If we let $q\to\infty$, then we can recognize the sum as the Taylor expansion of $\exp\left\{\frac{x_i x_j}{\ell^2}\right\}$. We then have

\begin{align} cov(f(x_i), f(x_j)) &= \sigma^2 \exp\{-\frac{1}{2\ell^2} (x_i^2 + x_j^2)\} \exp\{\frac{1}{\ell^2} x_i x_j\} \\ &= \sigma^2 \exp\{-\frac{1}{2\ell^2} (x_i^2 + x_j^2 - 2x_ix_j)\} \\ &= \sigma^2 \exp\{-\frac{1}{2\ell^2} (x_i - x_j)^2\} \\ \end{align}

Thus, we can see that the kernel arises from a feature expansion of infinite polynomials. Notice that the $\sigma^2$ paramters is determined by our prior variance on the linear model weights $w$, and the length scale parameter $\ell$ is determined by our chosen constant in the feature expansion.

Visualization

One way to visualize kernels is to plot heatmaps of the kernel’s values over a grid of space. Below, I show a simple example using just a finite sum of the polynomial features above. In other words, I just truncate the sum up to a finite $q$. Here, I take $q \in \{1, 2, 3, 10\}$ for demonstration.

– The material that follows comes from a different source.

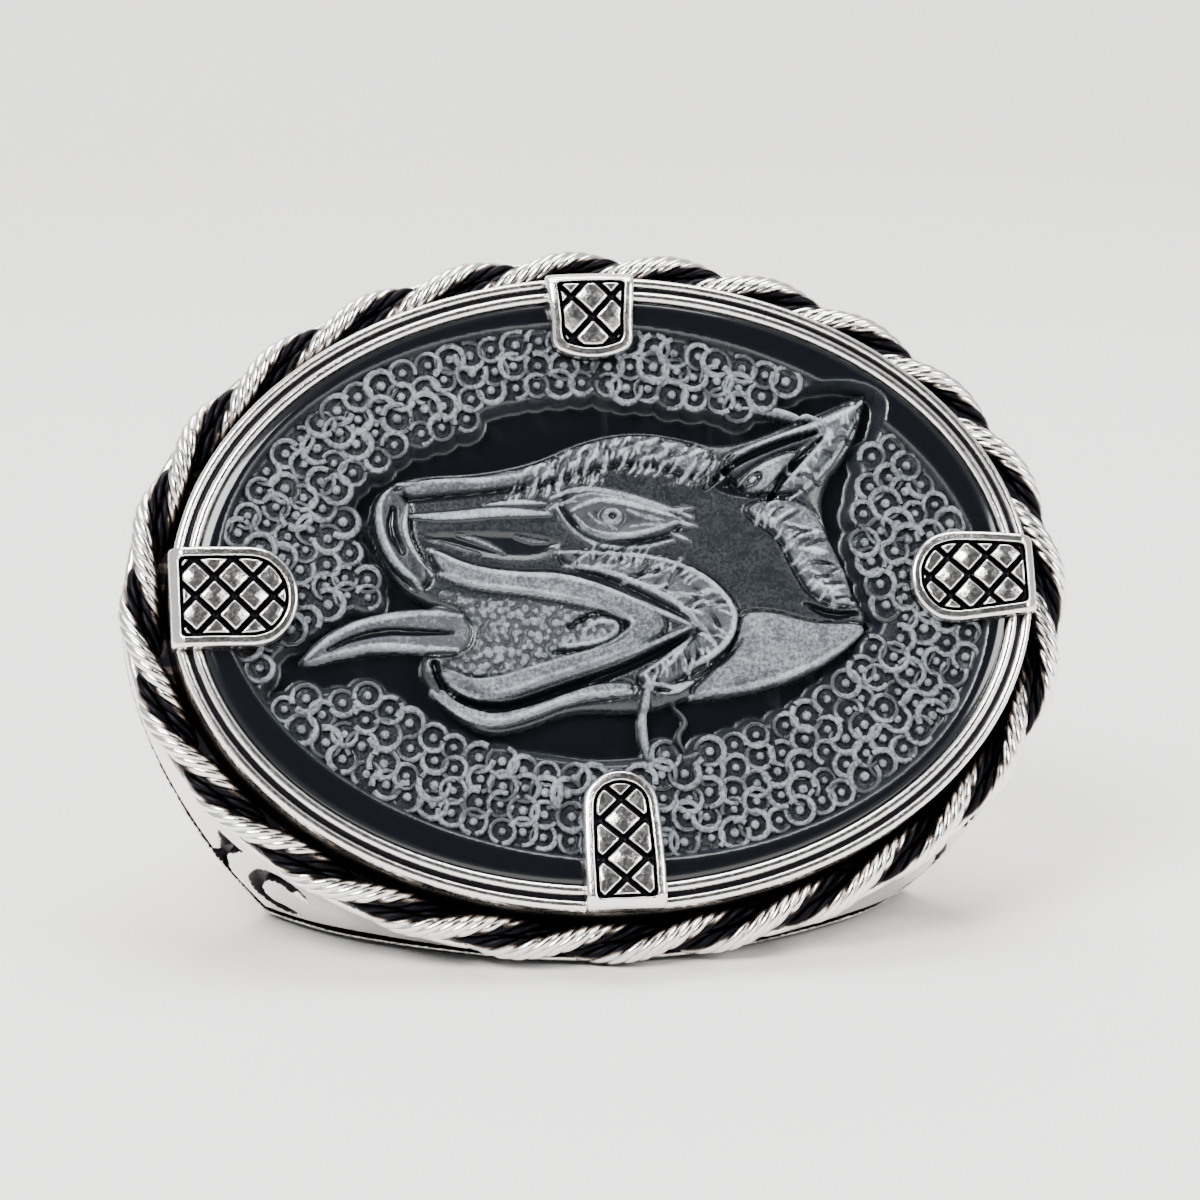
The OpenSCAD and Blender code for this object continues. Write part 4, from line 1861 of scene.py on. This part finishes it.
# The forms come first, then the cuts of mouth, muzzle, eye and ear, and the coat last
CARVING: tuple[Form | Hollow | Pebbles | Stroke | Tufts, ...] = (
    Form(HEAD, 0.78, 0.17, 0.9),
    Form(TONGUE, 0.806, 0.45),
    Form(BROW, 1.3, 0.5),
    Form(NOSE, 1.235, 0.22),
    Form(LIDS, 1.105, 0.4),
    Form(LIPS, 1.105, 0.55, 0.35),
    Form(JAW, 0.975, 0.6, 0.3),
    Form(CHEEK, 1.17, 0.45),
    Form(THROAT, 1.04, 0.56, 0.9),
    Form(RUFF, 1.105, 0.5),
    Form(EAR, 1.235, 0.5),
    # Mouth, lips, jaw and tongue
    Hollow(MOUTH, 0.14, 0.24),
    Pebbles(MOUTH, 0.33, 0.15, 0.62),
    Stroke(((-1.4, -1.3), (-0.4, -0.75), (0.65, -1.0), (0.7, -1.7), (-0.6, -2.2), (-2.0, -2.25)),
           0.24, -0.2, 0.02, 0.3),
    Stroke(((-0.9, -1.45), (-0.3, -1.1), (0.35, -1.2), (0.35, -1.6), (-0.5, -1.95), (-1.6, -2.0)),
           0.2, 0.1, 0.85, 0.3),
    Stroke(((-6.3, 1.65), (-4.9, 0.9), (-3.0, 0.6), (-1.5, 0.55), (0.4, -0.1), (3.1, -1.4)),
           0.3, 0.13, 0.88, 0.4),
    Stroke(((3.1, -1.45), (0.8, -2.35), (-2.3, -3.25), (-4.5, -3.95), (-5.6, -3.55), (-6.1, -2.9)),
           0.3, 0.13, 0.72, 0.4),
    Stroke(((-6.0, 0.8), (-4.8, 0.25), (-3.0, 0.05), (-1.2, -0.35), (0.3, -0.75), (0.95, -1.3)),
           0.22, 0.1, 0.85, 0.3),
    Stroke(((0.95, -1.35), (0.1, -2.0), (-2.3, -2.65), (-4.8, -3.35), (-5.9, -2.8)),
           0.22, 0.1, 0.7, 0.3),
    Stroke(CHIN, 0.42, -0.45, 0.0, 0.4),
    Stroke(((-6.5, -3.5), (-5.5, -4.45), (-4.4, -4.85), (-3.0, -4.5), (-1.5, -3.95), (0.7, -3.8)),
           0.3, 0.1, 0.88, 0.4),
    Stroke(((-5.3, -0.8), (-6.6, -0.6), (-8.6, -0.8), (-10.0, -1.35), (-11.0, -2.2)), 0.28, 0.1, 0.8, 0.5),
    Stroke(((-5.5, -2.05), (-6.9, -1.95), (-8.3, -1.8), (-9.6, -2.0), (-11.0, -2.35)), 0.28, 0.12, 0.88, 0.5),
    Stroke(((-5.6, -1.4), (-6.8, -1.35), (-8.0, -1.25), (-9.2, -1.45), (-10.2, -1.9)), 0.34, -0.25, 0.02),
    # Nose with its nostril, and the dark hollow under the bridge
    Hollow(BRIDGE_HOLLOW, 0.14, 0.06),
    Stroke(((-5.3, 2.2), (-4.4, 1.95), (-3.6, 1.5)), 0.24, 0.12, 0.6),
    Stroke(((-6.0, 2.0), (-5.2, 1.7), (-4.5, 1.5)), 0.18, 0.08, 0.5),
    Stroke(((-3.2, 2.1), (-2.6, 1.9), (-2.0, 1.85)), 0.18, 0.08, 0.5),
    Stroke(((-7.0, 2.95), (-5.4, 2.9), (-3.8, 3.05), (-1.9, 2.9)), 0.42, 0.16, 0.85),
    Stroke(((-4.2, 3.3), (-3.0, 3.4), (-2.0, 3.3)), 0.2, 0.1, 0.95),
    Stroke(((-7.6, 4.05), (-8.15, 3.4), (-8.15, 2.4), (-7.7, 1.2), (-6.7, 0.25)), 0.26, 0.12, 0.85, 0.4),
    Stroke(((-7.05, 3.4), (-7.3, 2.4), (-6.9, 1.4), (-6.3, 0.75)), 0.22, 0.12, 0.9, 0.4),
    Stroke(((-7.62, 3.2), (-7.75, 2.4), (-7.35, 1.5)), 0.4, -0.28, 0.03, 0.5),
    Stroke(((-7.4, 4.2), (-5.8, 4.2), (-4.2, 4.1), (-2.8, 4.3)), 0.24, 0.06, 0.8, 0.5),
    # Eye: doubled lids, the dark corners beside it, and a round iris
    Hollow(EYE_HOLLOW, 0.14, 0.22),
    Stroke(((-1.8, 3.5), (-0.8, 3.85), (0.3, 3.7), (1.6, 3.3), (3.3, 2.65)), 0.28, 0.12, 0.85, 0.4),
    Stroke(((-1.5, 3.2), (-0.6, 3.6), (0.4, 3.46), (1.7, 3.05), (3.0, 2.75)), 0.16, 0.07, 0.7, 0.4),
    Stroke(((-1.1, 2.95), (-0.2, 3.35), (0.8, 3.2), (1.9, 2.85), (2.9, 2.6)), 0.22, 0.12, 0.9, 0.4),
    Stroke(((-1.0, 2.75), (-0.5, 2.15), (0.6, 1.9), (1.8, 2.1), (3.0, 2.5)), 0.24, 0.12, 0.85, 0.4),
    Stroke(((-1.6, 3.1), (-1.1, 2.2), (-0.1, 1.6), (1.3, 1.5), (2.6, 1.8)), 0.22, 0.11, 0.75, 0.4),
    Stroke(((2.6, 2.9), (3.4, 3.0)), 0.2, 0.12, 0.8),
    Stroke(((2.8, 2.45), (3.5, 2.3)), 0.2, 0.12, 0.8),
    Stroke(((2.5, 2.1), (3.2, 1.75)), 0.2, 0.12, 0.8),
    Stroke(((-2.0, 3.0), (-1.5, 3.3), (-0.9, 3.25)), 0.2, 0.1, 0.75),
    Stroke(((-0.5, 2.85), (-0.1, 2.45), (0.5, 2.2)), 0.16, 0.08, 0.7, 0.3),
    Stroke(((0.9, 2.95), (1.4, 2.7), (1.9, 2.65)), 0.16, 0.08, 0.7, 0.3),
    Stroke(((1.0, 2.3), (1.6, 2.35), (2.2, 2.35)), 0.16, 0.08, 0.7, 0.3),
    Stroke(((0.3, 2.68), (0.44, 2.68)), 0.76, 0.22, 0.68, 0.0),
    Stroke(((0.33, 2.7), (0.41, 2.7)), 0.24, -0.2, 0.05, 0.0),
    Stroke(((1.5, 2.6), (2.3, 2.5)), 0.2, 0.1, 0.75),
    # Ear: two blades that meet at its tip, and a leaf with a ring between them
    Hollow(EAR_HOLLOW, 0.45, 0.03),
    Form(LEAF, 1.05, 0.6, 0.3, 0.05),
    Stroke(((3.9, 3.75), (5.0, 4.6), (6.7, 5.3), (8.1, 5.65)), 0.34, -0.5, 0.0, 0.5),
    Stroke(((6.3, 3.3), (7.2, 4.45), (8.3, 5.4)), 0.34, -0.5, 0.0, 0.5),
    Stroke(((5.2, 3.85), (5.9, 4.4), (7.1, 4.85)), 0.2, 0.08, 0.9, 0.4),
    Stroke(((5.45, 3.8), (5.85, 4.1)), 0.52, -0.2, 0.08, 0.2),
    Stroke(((5.58, 3.9), (5.74, 4.02)), 0.24, 0.22, 0.9, 0.2),
    Stroke(((5.1, 5.0), (6.6, 5.6), (8.2, 5.95), (9.5, 6.45), (10.0, 6.9)), 0.26, 0.1, 0.95, 0.4),
    Stroke(((9.7, 6.2), (9.0, 5.0), (8.0, 3.9), (7.0, 3.2)), 0.2, 0.1, 0.9, 0.4),
    Stroke(((8.6, 5.6), (7.6, 4.5), (6.8, 3.7)), 0.2, 0.1, 0.9, 0.4),
    Stroke(((5.2, 6.75), (6.6, 6.7), (8.2, 6.1)), 0.42, 0.85, 0.9),
    # Coat: hairs along brow, cheek, ruff and ear, and the drips under the chin
    Tufts(BROW_TOP, 0.3, 0.5, 40, 0.19, 0.09, 0.95),
    Tufts(BROW_TOP, 0.37, 0.45, 52, 0.12, -0.13, 0.15),
    Tufts(BROW_MID, 0.3, 0.5, 48, 0.19, 0.09, 0.95),
    Tufts(BROW_MID, 0.37, 0.45, 60, 0.12, -0.13, 0.15),
    Tufts(BROW_LOW, 0.3, 0.5, 60, 0.19, 0.09, 0.95),
    Tufts(BROW_LOW, 0.37, 0.45, 72, 0.12, -0.13, 0.15),
    Tufts(CHEEK_IN, 0.3, 0.95, 62, 0.12, -0.13, 0.2),
    Tufts(CHEEK_IN, 0.34, 0.8, 45, 0.14, 0.06, 0.85),
    Tufts(CHEEK_MID, 0.3, 0.75, 55, 0.13, -0.12, 0.15),
    Tufts(CHEEK_MID, 0.27, 0.6, 70, 0.14, 0.08, 0.85),
    Stroke(CHEEK_OUT, 0.28, 0.12, 0.88, 0.3),
    Stroke(CHEEK_IN, 0.2, 0.1, 0.9, 0.3),
    Tufts(RUFF_MID, 0.27, 0.75, 50, 0.17, 0.08, 0.95),
    Tufts(RUFF_MID, 0.33, 0.75, 62, 0.13, -0.15, 0.15),
    Tufts(RUFF_MID, 0.3, 0.4, -70, 0.14, 0.06, 0.85),
    Tufts(EAR_BLADE, 0.3, 0.45, 60, 0.16, 0.07, 0.9),
    Tufts(EAR_BLADE, 0.36, 0.45, -50, 0.13, -0.13, 0.2),
    Stroke(((7.3, -0.7), (8.3, -1.2), (9.3, -1.1)), 0.34, -0.3, 0.02),
    Stroke(((4.9, -2.0), (4.2, -2.8), (3.1, -3.3)), 0.2, -0.2, 0.1),
    Stroke(((9.6, -1.6), (8.6, -2.4), (7.0, -3.25), (4.9, -3.8), (2.9, -4.0)), 0.24, 0.06, 0.85, 0.4),
    Stroke(((1.25, -3.9), (1.05, -5.2), (1.4, -6.6)), 0.42, 0.62, 0.75, 0.3),
    Stroke(((2.3, -4.3), (2.8, -4.9), (2.3, -5.4), (2.7, -6.2)), 0.3, 0.4, 0.35, 0.3),
    Stroke(((1.2, -3.6), (2.2, -3.8), (3.0, -3.5)), 0.42, 0.14, 0.95),
    Stroke(((1.6, -3.72), (2.1, -3.78)), 0.2, -0.2, 0.1, 0.2),
)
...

We can see that as $q$ increases, the kernel more closely resembles the true limiting kernel. Below is the analogous heatmap using the full RBF kernel.

Code

The code for the visualization above can be found below.

import numpy as np
import pandas as pd
import matplotlib.pyplot as plt
import seaborn as sns

import matplotlib
font = {"size": 20}
matplotlib.rc("font", **font)
matplotlib.rcParams["text.usetex"] = True

def finite_rbf(x, y, q, sigma2=1, length_scale=1):

	# Constant term
	C = sigma2 * np.exp(-0.5 * length_scale**2 * (x**2 + y**2))

	# Interaction between x, y
	qsum = 0
	for k in range(q):
		curr_summand = (x * y / length_scale**2)**k * 1 / (np.math.factorial(k))
		qsum += curr_summand

	return C * qsum


def getK(x, q):
	K = np.zeros((n, n))
	for ii in range(len(x)):
		for jj in range(ii + 1):
			curr_k = finite_rbf(x[ii], x[jj], q=q)
			K[ii, jj] = curr_k
			K[jj, ii] = curr_k

	assert np.all(K == K.T)
	return K

n = 100
x = np.linspace(-3, 3, n)

qs = [1, 2, 3, 10]

plt.figure(figsize=(13, 10))
for ii, q in enumerate(qs):
	plt.subplot(2, 2, ii + 1)
	K = getK(x, q=q)
	sns.heatmap(K)
	plt.xticks([])
	plt.yticks([])
	plt.xlabel(r"$x$")
	plt.ylabel(r"$x^\prime$")
	plt.title(r"$q={}$".format(q))
plt.savefig("./out/finite_rbf.png")
plt.show()

References

Matthew N. Bernstein’s notes on the RBF kernel.
Yaser Abu-Mostafa’s lecture video on kernel methods.